The documents reveal the lies and deceptions used to cover up corruption, human rights abuses and law-breaking on Nauru.

The released documents are heavily redacted, confirming the Australian and Nauruan governments are determined to hide many aspects of this tragic saga.

9. Freedom for Julian Assange

World-famous ex-pat Australian whistleblower Julian Assange was this month found by the UN Working Group on Arbitrary Detention to have been detained unlawfully in Britain.

This should be sufficient grounds for Australian foreign minister Julie Bishop and prime minister Turnbull to take decisive action to secure his freedom.
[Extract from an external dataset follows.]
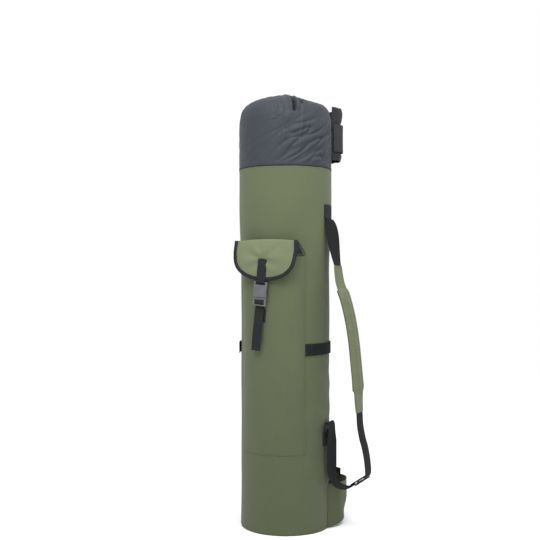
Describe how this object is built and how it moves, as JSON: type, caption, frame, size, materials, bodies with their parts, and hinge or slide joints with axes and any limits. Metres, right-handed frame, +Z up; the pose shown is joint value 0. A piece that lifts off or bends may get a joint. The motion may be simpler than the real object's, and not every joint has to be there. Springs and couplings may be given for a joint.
{
  "type": "rod case",
  "caption": "Upright padded fabric tube with a gathered drawcord mouth, a buckled flap pocket, outside rod pockets and wraps, and a padded shoulder strap.",
  "frame": {"origin": "centre of the tube's round base, on the floor", "axes": "+Z up along the tube, -Y out of the front that the flap pocket is on, +X towards the side of the shoulder strap"},
  "size_m": [0.2961, 0.2572, 0.955],
  "materials": {
    "cover_fabric": "woven matt",
    "collar_nylon": "thin woven nylon with a slight sheen",
    "black_webbing": "ribbed webbing",
    "binding_tape": "folded grosgrain tape",
    "lining": "plain woven",
    "foam": "closed-cell foam",
    "base_board": "pressed board",
    "buckle_plastic": "moulded, satin",
    "spring_wire": "wire"
  },
  "bodies": {
    "root": {"outer_cover": "cover_fabric", "base_panel": "cover_fabric", "base_board": "base_board", "foam_liner": "foam", "inner_lining": "lining", "collar": "collar_nylon", "mouth_hem": "collar_nylon", "drawcord": "black_webbing", "cord_lock_body": "buckle_plastic", "cord_lock_spring": "spring_wire", "pocket_panel": "cover_fabric", "pocket_mouth_hem": "cover_fabric", "flap_back": "cover_fabric", "pocket_anchor_webbing": "black_webbing", "mid_band": "black_webbing", "rod_pocket_right": "cover_fabric", "rod_pocket_back": "cover_fabric", "rod_pocket_tab": "black_webbing", "rod_wrap_right": "collar_nylon", "rod_wrap_back": "collar_nylon", "strap_anchor_upper": "black_webbing", "strap_anchor_lower": "black_webbing", "strap_webbing_stub": "black_webbing", "anchor_ring": "buckle_plastic", "ring_keeper": "black_webbing", "strap_ring_loop": "black_webbing"},
    "flap": {"flap_panel": "cover_fabric", "flap_lining": "lining", "flap_binding": "binding_tape", "flap_webbing": "black_webbing", "buckle_socket": "buckle_plastic"},
    "plug": {"buckle_plug": "buckle_plastic", "adjuster_tail": "black_webbing"},
    "prong_left": {"buckle_prong_left": "buckle_plastic"},
    "prong_right": {"buckle_prong_right": "buckle_plastic"},
    "strap": {"strap_webbing_upper": "black_webbing", "strap_tab_upper": "cover_fabric", "strap_pad": "cover_fabric", "strap_pad_backing": "black_webbing", "strap_tab_lower": "cover_fabric", "strap_webbing_lower": "black_webbing"},
    "glide": {"tri_glide": "buckle_plastic"},
    "lock_button": {"cord_lock_button": "buckle_plastic"},
    "wrap_strap_right": {"rod_wrap_strap_right": "black_webbing"},
    "wrap_strap_back": {"rod_wrap_strap_back": "black_webbing"}
  },
  "joints": [
    {"name": "flap_lift", "type": "hinge", "parent": "root", "child": "flap", "pos_m": [-0.04215, -0.107, 0.627], "axis": [-0.9304, 0.3665, 0], "range_deg": [0, 150]},
    {"name": "buckle_release", "type": "slide", "parent": "root", "child": "plug", "axis": [-0.0811, 0.0319, -0.9962], "range_m": [0, 0.028]},
    {"name": "prong_right_squeeze", "type": "hinge", "parent": "plug", "child": "prong_right", "pos_m": [-0.04865, -0.10519, 0.50476], "axis": [-0.3665, -0.9304, 0], "range_deg": [0, 7], "stiffness_Nm_per_rad": 0.05},
    {"name": "prong_left_squeeze", "type": "hinge", "parent": "plug", "child": "prong_left", "pos_m": [-0.06218, -0.09986, 0.50604], "axis": [0.3665, 0.9304, 0], "range_deg": [0, 7], "stiffness_Nm_per_rad": 0.05},
    {"name": "strap_swing", "type": "hinge", "parent": "root", "child": "strap", "pos_m": [0.0938, -0.04374, 0.42], "axis": [0, 0, 1], "range_deg": [-25, 25]},
    {"name": "glide_slide", "type": "slide", "parent": "strap", "child": "glide", "axis": [-0.744, 0.3469, -0.5711], "range_m": [-0.002, 0.015]},
    {"name": "lock_press", "type": "slide", "parent": "root", "child": "lock_button", "axis": [-1, 0, 0], "range_m": [0, 0.003], "stiffness_N_per_m": 400, "deforming": ["cord_lock_spring"]},
    {"name": "wrap_strap_right_open", "type": "hinge", "parent": "root", "child": "wrap_strap_right", "pos_m": [0.08426, 0.06349, 0.8565], "axis": [0, 0, 1], "range_deg": [0, 110]},
    {"name": "wrap_strap_back_open", "type": "hinge", "parent": "root", "child": "wrap_strap_back", "pos_m": [-0.07962, 0.06921, 0.8565], "axis": [0, 0, 1], "range_deg": [0, 110]}
  ],
  "couplings": [
    {"joint": "prong_left_squeeze", "follows": "prong_right_squeeze", "ratio": 1}
  ]
}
Tragically for Assange, they have done nothing. As was expected. Ecuador, yes, Turnbull’s Australia, no.

10. Corruption in Australia’s economy

Further confirmation from abroad of escalating corruption emerged this month in Heritage Foundation’s 2016 index of economic freedom. Australia’s score has dropped from 82.6 in 2013 to 82.0 in 2014, then to 81.4 in 2015 and now down to 80.3. Ranking has fallen from third in the world in 2013 – behind Singapore and Hong Kong – to fourth in 2015 and now fifth this year, behind New Zealand and Switzerland.

The score declined in four critical areas: business freedom, labour freedom, monetary freedom and, tellingly, freedom from corruption.

Finally, although not a direct example of Coalition corruption, ICAC’s findings last Thursday of corrupt political donations in NSW highlight the Government’s failure to maintain vigilance. The case for the establishment of a federal ICAC is now overwhelming.

A great opportunity was lost by the Abbott cabinet – or was it the Liberal Party’s dirty tricks unit? – when it allocated about $100 million to two political royal commissions. These failed to unearth widespread corruption in the unions or the Labor Party but succeeded in generating malicious electioneering TV ads.

That money could have funded an effective national anti-corruption body for several years.

And then this sorry series of summaries of sleaze might come to a welcome end.